▶ _Task statement_: Look below for the line containing "# The origin"; from there through the line containing "obj.parent = empty", both lines included, please set down each line exactly and nothing else.

▶ _Information provided_:

___

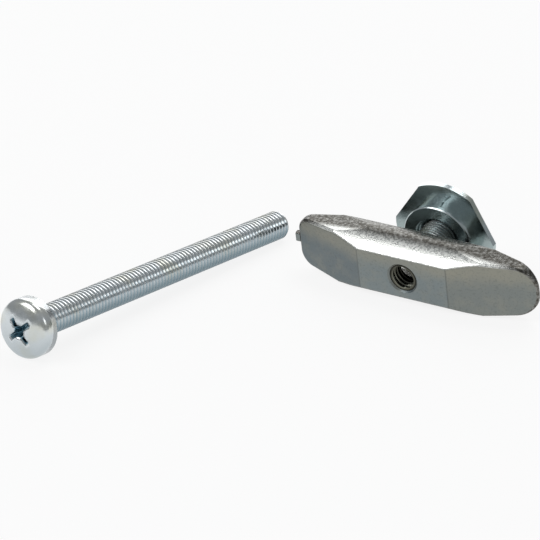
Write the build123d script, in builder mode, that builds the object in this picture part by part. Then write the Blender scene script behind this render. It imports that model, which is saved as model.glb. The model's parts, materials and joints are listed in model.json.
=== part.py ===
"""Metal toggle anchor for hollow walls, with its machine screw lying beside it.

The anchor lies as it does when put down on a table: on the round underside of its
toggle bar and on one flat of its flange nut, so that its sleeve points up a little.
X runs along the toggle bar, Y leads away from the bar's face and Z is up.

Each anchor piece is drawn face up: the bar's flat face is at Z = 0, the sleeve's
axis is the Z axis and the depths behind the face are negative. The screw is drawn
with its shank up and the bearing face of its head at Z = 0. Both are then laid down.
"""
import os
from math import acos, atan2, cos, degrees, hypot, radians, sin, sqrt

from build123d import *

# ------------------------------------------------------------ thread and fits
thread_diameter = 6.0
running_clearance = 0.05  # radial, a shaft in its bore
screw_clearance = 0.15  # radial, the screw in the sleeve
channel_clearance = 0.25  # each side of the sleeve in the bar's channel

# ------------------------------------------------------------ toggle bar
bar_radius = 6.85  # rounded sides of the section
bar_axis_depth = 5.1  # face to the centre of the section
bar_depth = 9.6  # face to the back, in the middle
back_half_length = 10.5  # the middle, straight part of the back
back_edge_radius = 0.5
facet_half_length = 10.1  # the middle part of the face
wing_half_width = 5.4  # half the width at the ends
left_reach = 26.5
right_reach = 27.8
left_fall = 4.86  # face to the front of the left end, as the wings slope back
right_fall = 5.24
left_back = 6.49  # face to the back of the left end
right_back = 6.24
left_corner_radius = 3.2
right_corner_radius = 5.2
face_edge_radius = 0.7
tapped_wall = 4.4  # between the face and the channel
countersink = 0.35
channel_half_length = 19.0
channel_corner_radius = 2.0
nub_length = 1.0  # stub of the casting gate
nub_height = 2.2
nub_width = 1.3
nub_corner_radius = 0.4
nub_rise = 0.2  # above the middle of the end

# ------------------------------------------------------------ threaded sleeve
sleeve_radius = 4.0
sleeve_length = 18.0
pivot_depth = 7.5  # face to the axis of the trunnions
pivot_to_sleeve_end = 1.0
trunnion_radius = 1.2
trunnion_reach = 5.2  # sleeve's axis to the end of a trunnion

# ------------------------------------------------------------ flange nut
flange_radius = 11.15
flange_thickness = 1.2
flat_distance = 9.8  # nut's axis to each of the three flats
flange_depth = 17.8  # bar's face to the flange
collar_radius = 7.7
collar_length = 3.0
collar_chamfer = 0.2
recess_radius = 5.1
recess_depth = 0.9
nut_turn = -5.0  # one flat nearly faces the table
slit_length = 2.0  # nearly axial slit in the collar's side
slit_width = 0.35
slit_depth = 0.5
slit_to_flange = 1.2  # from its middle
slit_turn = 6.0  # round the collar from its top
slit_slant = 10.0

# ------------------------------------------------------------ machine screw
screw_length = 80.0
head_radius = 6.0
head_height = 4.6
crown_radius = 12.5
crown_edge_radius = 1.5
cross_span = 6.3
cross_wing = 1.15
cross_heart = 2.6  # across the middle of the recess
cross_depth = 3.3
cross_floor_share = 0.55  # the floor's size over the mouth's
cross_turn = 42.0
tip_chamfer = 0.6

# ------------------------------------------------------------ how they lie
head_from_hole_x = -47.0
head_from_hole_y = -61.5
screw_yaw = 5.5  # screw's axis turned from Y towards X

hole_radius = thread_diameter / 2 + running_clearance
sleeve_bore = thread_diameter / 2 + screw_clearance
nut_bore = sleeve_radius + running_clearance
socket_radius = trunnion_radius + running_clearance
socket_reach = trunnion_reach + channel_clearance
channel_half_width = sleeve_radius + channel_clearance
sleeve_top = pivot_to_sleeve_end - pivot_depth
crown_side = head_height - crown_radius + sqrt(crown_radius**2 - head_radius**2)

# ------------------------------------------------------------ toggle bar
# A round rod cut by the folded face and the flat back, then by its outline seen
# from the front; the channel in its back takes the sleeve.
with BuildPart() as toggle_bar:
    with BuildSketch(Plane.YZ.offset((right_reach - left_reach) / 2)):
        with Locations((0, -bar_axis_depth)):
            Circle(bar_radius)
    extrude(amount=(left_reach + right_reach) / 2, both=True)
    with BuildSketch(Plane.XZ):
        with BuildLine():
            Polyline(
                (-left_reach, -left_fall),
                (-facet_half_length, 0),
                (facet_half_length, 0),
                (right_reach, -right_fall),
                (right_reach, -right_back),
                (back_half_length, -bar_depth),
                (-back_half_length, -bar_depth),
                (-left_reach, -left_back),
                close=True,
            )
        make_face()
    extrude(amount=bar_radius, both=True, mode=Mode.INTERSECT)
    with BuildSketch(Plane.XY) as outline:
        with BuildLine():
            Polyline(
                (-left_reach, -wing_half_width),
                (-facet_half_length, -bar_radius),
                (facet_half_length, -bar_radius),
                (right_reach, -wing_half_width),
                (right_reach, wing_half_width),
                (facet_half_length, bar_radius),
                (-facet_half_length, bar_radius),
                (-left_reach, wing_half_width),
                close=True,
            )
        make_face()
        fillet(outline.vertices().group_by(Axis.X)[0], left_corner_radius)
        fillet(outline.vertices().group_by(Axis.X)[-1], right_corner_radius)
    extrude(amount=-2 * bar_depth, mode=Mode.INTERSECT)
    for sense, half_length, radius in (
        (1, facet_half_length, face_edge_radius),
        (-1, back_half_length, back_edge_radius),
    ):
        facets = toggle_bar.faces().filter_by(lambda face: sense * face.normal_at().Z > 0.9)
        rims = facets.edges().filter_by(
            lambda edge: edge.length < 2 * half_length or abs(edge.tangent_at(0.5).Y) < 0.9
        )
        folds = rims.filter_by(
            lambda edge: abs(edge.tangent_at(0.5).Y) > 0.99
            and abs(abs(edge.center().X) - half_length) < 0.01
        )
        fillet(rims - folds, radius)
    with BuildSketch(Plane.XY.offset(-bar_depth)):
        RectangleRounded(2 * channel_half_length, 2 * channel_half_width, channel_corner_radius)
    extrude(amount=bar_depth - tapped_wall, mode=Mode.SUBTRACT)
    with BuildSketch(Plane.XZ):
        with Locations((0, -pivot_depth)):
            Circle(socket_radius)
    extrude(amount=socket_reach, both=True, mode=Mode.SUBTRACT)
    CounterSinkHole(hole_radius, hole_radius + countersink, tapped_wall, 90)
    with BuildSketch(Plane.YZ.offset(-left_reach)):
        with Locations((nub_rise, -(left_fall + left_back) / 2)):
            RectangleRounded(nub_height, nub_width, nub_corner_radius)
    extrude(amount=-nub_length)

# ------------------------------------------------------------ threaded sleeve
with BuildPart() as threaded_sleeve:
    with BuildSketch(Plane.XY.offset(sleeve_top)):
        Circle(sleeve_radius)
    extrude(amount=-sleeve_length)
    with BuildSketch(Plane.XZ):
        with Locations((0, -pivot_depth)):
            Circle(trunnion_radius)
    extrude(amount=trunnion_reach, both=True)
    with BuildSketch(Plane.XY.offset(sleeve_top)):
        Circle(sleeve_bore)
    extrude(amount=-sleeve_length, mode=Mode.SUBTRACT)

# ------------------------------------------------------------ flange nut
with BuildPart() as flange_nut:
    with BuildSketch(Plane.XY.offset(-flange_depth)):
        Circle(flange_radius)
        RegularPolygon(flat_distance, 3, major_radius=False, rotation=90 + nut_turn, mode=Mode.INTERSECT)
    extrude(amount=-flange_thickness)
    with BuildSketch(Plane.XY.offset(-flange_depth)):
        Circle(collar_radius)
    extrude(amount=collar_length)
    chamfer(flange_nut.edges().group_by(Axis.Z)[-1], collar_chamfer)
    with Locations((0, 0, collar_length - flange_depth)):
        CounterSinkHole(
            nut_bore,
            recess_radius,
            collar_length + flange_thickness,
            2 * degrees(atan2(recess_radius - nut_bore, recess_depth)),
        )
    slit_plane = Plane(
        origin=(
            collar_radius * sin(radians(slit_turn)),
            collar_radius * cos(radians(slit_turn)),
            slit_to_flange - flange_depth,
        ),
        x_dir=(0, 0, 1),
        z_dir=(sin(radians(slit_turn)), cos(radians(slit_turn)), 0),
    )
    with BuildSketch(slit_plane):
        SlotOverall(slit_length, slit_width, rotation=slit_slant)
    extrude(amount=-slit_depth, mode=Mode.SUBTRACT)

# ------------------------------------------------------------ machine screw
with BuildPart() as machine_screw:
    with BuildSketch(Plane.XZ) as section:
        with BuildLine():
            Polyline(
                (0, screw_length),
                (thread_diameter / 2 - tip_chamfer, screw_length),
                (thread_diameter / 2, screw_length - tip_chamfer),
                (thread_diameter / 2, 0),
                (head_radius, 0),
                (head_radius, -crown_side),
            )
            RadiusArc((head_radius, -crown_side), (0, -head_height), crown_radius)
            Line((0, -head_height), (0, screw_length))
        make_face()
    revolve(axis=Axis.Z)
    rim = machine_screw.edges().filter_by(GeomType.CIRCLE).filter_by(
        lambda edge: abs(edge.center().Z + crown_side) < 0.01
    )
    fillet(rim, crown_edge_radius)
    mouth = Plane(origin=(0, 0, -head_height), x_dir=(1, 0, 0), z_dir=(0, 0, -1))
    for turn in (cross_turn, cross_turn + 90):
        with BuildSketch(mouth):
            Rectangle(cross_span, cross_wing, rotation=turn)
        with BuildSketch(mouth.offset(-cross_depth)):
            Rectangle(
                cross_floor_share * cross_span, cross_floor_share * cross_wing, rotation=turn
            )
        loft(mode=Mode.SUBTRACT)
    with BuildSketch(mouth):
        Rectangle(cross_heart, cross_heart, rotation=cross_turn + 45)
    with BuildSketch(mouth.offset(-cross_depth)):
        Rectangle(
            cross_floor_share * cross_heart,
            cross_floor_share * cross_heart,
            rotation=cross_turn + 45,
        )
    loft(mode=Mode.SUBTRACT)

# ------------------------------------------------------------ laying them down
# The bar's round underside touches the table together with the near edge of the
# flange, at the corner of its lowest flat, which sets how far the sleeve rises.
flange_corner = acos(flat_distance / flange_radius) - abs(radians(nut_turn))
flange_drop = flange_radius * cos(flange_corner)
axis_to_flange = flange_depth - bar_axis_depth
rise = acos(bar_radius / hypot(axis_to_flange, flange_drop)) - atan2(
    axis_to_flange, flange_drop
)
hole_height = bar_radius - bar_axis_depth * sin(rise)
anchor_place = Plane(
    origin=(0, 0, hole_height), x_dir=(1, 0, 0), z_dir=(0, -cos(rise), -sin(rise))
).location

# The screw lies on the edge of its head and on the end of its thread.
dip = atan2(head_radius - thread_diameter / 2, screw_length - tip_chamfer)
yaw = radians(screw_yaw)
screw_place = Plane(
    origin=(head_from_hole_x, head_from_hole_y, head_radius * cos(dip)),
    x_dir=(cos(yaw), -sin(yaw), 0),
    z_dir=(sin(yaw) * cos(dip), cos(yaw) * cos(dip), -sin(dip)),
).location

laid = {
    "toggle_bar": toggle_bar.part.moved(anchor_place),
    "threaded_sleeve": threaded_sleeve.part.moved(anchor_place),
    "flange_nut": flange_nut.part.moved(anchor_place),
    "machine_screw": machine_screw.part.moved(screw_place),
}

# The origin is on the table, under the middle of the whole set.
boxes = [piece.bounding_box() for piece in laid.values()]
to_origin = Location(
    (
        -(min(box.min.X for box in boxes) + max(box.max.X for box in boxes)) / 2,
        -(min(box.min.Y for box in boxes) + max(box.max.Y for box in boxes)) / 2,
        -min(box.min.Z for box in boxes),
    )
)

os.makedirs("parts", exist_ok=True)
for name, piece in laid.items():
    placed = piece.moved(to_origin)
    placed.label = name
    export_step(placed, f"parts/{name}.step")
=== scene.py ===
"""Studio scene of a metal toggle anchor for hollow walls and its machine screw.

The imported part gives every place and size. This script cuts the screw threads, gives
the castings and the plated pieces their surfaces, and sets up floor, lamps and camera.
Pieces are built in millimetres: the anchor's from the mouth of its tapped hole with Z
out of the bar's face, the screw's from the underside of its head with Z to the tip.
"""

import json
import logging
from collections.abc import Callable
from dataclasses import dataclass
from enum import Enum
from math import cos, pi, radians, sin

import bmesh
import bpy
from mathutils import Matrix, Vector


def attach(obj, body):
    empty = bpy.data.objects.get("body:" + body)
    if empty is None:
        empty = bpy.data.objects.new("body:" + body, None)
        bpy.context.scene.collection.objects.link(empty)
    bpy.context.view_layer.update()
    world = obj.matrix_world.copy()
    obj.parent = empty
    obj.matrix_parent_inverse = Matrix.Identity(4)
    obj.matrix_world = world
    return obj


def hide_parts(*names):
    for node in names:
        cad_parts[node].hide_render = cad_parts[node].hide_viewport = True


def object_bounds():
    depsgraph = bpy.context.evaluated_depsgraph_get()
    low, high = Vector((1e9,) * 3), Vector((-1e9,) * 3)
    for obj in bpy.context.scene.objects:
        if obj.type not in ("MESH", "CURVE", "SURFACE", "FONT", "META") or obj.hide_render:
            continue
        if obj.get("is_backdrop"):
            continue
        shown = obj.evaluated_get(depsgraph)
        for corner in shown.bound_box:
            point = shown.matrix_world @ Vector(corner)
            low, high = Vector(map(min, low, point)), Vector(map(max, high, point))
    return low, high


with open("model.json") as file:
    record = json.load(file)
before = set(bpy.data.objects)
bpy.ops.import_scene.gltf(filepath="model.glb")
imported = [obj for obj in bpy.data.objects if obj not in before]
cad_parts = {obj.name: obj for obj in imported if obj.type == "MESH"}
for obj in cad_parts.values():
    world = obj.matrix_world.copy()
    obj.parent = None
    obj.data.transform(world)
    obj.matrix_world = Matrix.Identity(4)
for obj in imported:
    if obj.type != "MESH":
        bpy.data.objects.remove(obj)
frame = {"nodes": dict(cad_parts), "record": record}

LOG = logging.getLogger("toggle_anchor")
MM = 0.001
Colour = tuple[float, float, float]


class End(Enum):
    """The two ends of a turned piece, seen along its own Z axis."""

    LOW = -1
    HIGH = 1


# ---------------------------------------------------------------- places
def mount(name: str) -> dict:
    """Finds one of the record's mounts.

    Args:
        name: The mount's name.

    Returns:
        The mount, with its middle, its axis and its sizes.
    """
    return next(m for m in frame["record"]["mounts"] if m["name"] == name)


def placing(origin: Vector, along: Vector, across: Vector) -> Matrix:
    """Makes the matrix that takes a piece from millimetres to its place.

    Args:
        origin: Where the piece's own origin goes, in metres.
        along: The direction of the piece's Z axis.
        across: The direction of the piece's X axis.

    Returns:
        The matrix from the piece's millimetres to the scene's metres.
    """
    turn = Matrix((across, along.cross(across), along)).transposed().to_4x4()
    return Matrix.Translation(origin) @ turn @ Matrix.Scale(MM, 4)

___

▶ _Response to the exercise_:
# The origin is on the table, under the middle of the whole set.
boxes = [piece.bounding_box() for piece in laid.values()]
to_origin = Location(
    (
        -(min(box.min.X for box in boxes) + max(box.max.X for box in boxes)) / 2,
        -(min(box.min.Y for box in boxes) + max(box.max.Y for box in boxes)) / 2,
        -min(box.min.Z for box in boxes),
    )
)

os.makedirs("parts", exist_ok=True)
for name, piece in laid.items():
    placed = piece.moved(to_origin)
    placed.label = name
    export_step(placed, f"parts/{name}.step")
=== scene.py ===
"""Studio scene of a metal toggle anchor for hollow walls and its machine screw.

The imported part gives every place and size. This script cuts the screw threads, gives
the castings and the plated pieces their surfaces, and sets up floor, lamps and camera.
Pieces are built in millimetres: the anchor's from the mouth of its tapped hole with Z
out of the bar's face, the screw's from the underside of its head with Z to the tip.
"""

import json
import logging
from collections.abc import Callable
from dataclasses import dataclass
from enum import Enum
from math import cos, pi, radians, sin

import bmesh
import bpy
from mathutils import Matrix, Vector


def attach(obj, body):
    empty = bpy.data.objects.get("body:" + body)
    if empty is None:
        empty = bpy.data.objects.new("body:" + body, None)
        bpy.context.scene.collection.objects.link(empty)
    bpy.context.view_layer.update()
    world = obj.matrix_world.copy()
    obj.parent = empty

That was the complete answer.